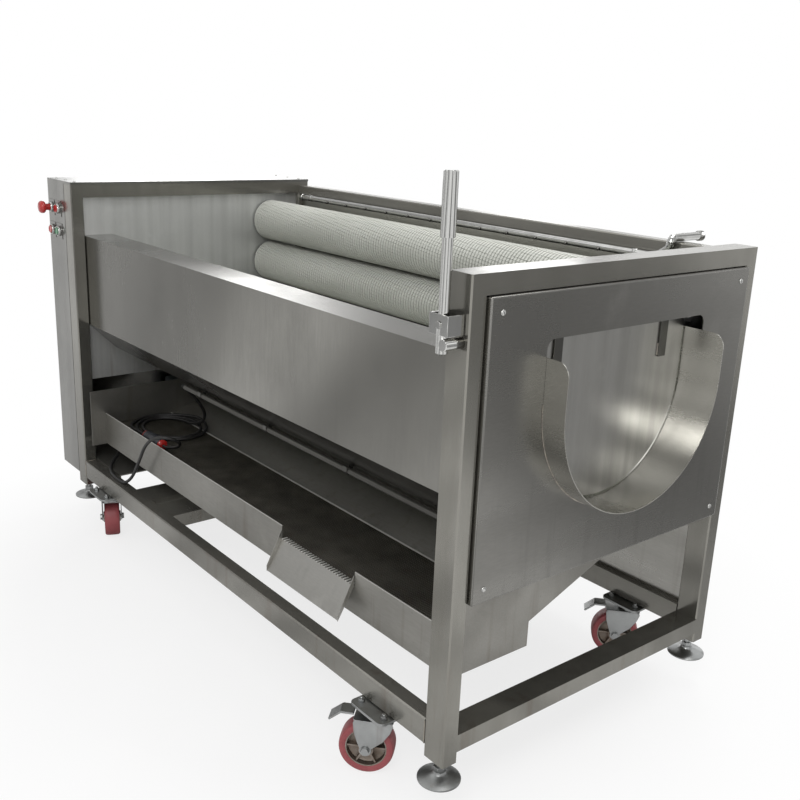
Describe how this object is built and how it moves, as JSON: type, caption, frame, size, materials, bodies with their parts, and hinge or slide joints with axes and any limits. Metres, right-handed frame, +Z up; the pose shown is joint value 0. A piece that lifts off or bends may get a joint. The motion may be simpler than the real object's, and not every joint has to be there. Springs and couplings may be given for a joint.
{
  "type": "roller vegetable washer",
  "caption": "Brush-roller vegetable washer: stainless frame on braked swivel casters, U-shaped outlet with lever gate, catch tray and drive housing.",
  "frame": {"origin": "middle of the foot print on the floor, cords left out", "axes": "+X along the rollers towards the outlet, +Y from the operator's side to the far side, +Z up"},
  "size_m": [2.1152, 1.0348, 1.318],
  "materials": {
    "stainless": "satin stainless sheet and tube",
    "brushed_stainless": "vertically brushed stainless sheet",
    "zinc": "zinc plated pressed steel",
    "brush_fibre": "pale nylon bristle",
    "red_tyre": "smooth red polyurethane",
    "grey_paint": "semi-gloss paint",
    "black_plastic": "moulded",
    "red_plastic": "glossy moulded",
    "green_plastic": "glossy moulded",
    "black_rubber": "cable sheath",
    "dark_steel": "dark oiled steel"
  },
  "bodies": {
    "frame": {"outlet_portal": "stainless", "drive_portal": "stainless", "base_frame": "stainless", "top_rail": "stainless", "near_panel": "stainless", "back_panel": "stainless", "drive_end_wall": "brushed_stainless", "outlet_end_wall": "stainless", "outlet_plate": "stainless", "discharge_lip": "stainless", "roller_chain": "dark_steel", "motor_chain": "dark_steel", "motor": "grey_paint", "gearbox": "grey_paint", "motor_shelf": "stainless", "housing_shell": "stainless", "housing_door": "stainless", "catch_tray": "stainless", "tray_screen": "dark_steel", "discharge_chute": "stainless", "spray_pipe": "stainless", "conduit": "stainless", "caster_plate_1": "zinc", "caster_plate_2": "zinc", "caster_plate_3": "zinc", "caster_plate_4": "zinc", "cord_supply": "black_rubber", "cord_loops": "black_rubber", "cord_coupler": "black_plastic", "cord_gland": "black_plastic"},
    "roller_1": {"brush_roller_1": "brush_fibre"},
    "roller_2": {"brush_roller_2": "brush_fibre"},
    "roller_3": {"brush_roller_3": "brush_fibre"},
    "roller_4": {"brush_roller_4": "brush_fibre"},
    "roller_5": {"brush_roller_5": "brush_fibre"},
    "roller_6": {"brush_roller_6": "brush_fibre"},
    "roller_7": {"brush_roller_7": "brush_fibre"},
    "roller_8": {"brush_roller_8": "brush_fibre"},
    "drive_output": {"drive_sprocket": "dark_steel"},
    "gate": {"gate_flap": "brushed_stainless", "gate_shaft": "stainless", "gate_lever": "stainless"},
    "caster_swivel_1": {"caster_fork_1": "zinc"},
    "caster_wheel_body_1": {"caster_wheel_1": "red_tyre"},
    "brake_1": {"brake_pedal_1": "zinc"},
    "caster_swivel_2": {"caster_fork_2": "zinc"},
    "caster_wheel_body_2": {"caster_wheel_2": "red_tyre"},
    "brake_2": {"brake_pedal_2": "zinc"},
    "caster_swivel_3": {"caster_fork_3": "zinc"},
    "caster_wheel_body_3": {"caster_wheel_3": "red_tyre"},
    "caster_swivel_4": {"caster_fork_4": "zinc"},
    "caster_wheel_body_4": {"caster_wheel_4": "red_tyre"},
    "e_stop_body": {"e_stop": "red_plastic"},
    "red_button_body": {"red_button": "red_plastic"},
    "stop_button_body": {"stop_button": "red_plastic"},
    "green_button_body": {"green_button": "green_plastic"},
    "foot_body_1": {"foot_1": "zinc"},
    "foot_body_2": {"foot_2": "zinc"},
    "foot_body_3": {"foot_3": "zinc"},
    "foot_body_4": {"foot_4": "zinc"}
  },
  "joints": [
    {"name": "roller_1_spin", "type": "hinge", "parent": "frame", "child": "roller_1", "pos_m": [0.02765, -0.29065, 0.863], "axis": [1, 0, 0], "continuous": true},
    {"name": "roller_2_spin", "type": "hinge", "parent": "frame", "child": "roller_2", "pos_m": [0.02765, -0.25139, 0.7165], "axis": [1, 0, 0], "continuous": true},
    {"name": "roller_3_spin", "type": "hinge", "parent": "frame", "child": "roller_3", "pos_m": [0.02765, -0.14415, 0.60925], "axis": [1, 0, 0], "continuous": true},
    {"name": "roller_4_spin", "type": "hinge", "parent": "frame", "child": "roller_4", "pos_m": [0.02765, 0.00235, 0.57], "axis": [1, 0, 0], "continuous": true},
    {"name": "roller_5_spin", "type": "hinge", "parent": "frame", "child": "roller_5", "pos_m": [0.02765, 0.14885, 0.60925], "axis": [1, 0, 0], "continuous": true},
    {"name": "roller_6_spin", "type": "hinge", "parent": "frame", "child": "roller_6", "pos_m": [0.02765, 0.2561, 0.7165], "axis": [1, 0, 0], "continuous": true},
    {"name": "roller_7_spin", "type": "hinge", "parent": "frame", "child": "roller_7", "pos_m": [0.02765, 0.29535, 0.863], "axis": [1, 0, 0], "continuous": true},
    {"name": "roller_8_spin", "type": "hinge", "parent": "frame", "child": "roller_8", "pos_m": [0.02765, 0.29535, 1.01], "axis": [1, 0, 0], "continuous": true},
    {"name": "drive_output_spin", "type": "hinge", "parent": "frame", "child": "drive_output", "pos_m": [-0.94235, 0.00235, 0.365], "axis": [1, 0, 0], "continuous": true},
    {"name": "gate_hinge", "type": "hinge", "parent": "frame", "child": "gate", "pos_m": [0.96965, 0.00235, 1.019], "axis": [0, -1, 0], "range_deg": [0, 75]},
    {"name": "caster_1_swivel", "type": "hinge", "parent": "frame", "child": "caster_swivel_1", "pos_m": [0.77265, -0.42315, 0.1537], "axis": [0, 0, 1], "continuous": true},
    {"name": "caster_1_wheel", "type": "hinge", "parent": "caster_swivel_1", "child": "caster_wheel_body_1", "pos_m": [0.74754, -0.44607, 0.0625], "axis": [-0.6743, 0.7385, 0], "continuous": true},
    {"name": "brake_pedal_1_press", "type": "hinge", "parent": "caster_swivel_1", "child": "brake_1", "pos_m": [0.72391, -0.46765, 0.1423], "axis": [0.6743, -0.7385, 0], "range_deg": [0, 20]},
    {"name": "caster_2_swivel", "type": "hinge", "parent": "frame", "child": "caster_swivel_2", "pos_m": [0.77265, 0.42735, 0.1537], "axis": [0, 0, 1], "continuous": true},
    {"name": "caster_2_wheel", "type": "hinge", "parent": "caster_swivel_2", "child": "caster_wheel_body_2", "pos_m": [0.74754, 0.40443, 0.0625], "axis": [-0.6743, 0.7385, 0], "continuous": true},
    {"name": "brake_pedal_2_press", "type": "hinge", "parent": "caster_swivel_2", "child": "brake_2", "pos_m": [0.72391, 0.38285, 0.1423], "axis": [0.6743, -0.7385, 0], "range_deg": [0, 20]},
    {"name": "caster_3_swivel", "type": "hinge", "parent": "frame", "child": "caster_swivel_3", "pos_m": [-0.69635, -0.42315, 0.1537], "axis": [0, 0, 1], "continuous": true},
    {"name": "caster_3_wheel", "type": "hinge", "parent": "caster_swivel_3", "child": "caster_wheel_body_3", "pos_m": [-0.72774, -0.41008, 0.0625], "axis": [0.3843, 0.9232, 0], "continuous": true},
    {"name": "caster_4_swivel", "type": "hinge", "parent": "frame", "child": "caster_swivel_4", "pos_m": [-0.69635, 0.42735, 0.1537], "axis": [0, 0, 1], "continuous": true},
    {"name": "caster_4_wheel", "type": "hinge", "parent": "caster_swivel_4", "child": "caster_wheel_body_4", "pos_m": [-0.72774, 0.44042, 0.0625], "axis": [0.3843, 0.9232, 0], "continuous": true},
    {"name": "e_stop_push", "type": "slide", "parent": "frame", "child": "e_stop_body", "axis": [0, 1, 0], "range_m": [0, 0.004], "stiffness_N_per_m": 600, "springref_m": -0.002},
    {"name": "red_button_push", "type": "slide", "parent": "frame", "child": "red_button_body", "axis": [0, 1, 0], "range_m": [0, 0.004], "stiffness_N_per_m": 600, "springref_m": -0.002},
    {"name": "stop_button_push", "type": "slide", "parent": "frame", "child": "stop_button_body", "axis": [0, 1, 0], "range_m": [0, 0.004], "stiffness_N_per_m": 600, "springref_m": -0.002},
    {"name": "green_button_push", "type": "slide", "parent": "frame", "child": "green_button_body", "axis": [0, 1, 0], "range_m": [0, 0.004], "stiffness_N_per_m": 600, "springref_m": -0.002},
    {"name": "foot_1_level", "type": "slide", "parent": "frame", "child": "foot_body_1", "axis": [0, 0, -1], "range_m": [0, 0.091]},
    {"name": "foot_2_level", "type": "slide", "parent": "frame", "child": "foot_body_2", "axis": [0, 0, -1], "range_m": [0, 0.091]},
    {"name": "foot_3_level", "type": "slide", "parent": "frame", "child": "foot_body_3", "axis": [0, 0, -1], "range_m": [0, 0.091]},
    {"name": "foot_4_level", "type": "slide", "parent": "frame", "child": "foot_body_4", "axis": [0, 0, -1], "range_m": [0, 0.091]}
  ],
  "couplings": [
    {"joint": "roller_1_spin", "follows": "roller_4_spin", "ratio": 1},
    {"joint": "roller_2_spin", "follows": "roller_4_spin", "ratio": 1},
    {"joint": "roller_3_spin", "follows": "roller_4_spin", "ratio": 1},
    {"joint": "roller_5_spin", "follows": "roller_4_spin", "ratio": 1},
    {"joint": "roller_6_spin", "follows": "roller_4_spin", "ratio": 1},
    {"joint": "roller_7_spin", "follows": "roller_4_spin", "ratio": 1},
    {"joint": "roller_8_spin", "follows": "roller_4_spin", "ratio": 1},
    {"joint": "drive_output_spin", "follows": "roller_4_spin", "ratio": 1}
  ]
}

...

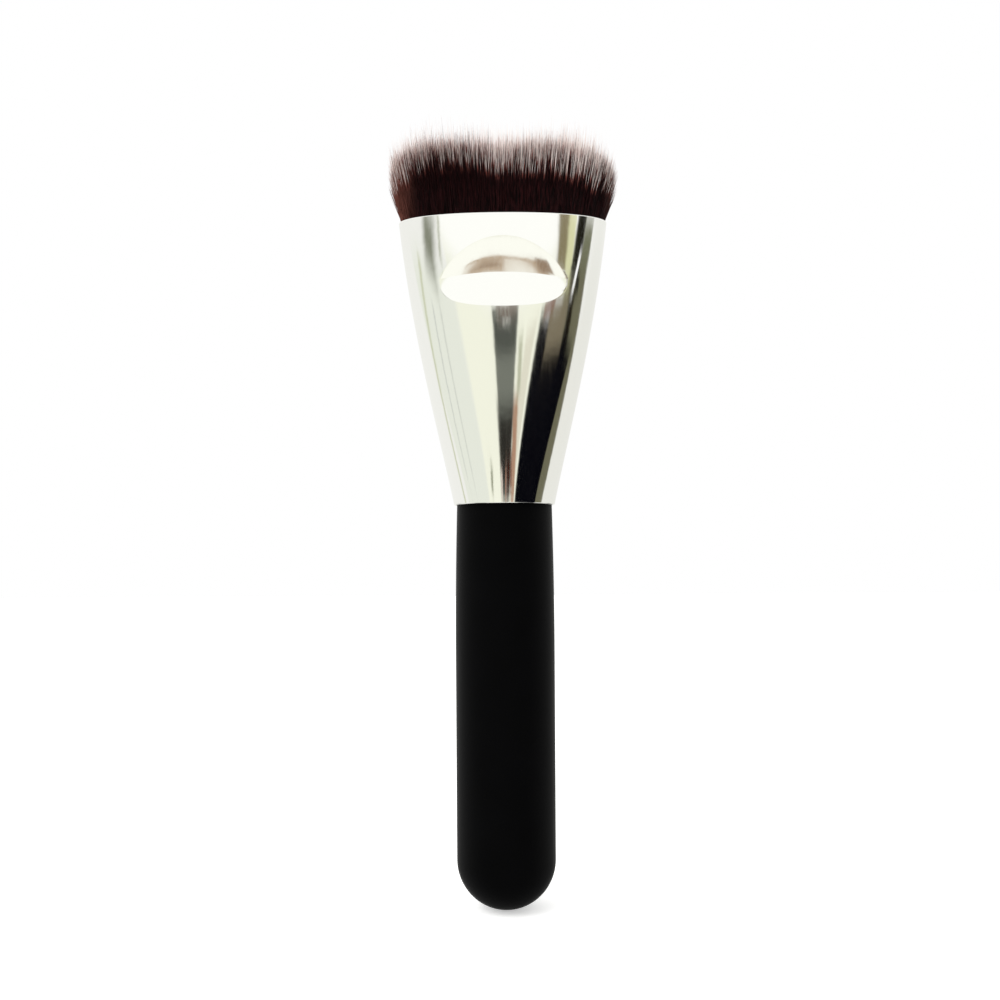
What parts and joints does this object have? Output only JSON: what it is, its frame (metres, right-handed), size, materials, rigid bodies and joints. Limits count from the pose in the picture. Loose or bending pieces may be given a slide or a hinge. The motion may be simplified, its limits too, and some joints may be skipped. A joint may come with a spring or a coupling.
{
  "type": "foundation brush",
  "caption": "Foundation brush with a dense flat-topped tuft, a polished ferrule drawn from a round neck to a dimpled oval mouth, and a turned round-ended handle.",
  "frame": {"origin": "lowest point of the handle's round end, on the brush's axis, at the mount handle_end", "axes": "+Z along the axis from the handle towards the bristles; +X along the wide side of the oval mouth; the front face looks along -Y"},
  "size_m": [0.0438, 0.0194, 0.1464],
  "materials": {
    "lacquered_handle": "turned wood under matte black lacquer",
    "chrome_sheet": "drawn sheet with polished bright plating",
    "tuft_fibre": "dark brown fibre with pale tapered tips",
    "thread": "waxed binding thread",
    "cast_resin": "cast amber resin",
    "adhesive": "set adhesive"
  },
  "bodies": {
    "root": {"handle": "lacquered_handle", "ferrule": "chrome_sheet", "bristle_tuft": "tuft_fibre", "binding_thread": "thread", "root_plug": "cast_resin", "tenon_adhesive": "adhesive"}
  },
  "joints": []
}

Required work
Above are the records. Identify each line that contains the word "parts".

Written answer
Describe how this object is built and how it moves, as JSON: type, caption, frame, size, materials, bodies with their parts, and hinge or slide joints with axes and any limits. Metres, right-handed frame, +Z up; the pose shown is joint value 0. A piece that lifts off or bends may get a joint. The motion may be simpler than the real object's, and not every joint has to be there. Springs and couplings may be given for a joint.
What parts and joints does this object have? Output only JSON: what it is, its frame (metres, right-handed), size, materials, rigid bodies and joints. Limits count from the pose in the picture. Loose or bending pieces may be given a slide or a hinge. The motion may be simplified, its limits too, and some joints may be skipped. A joint may come with a spring or a coupling.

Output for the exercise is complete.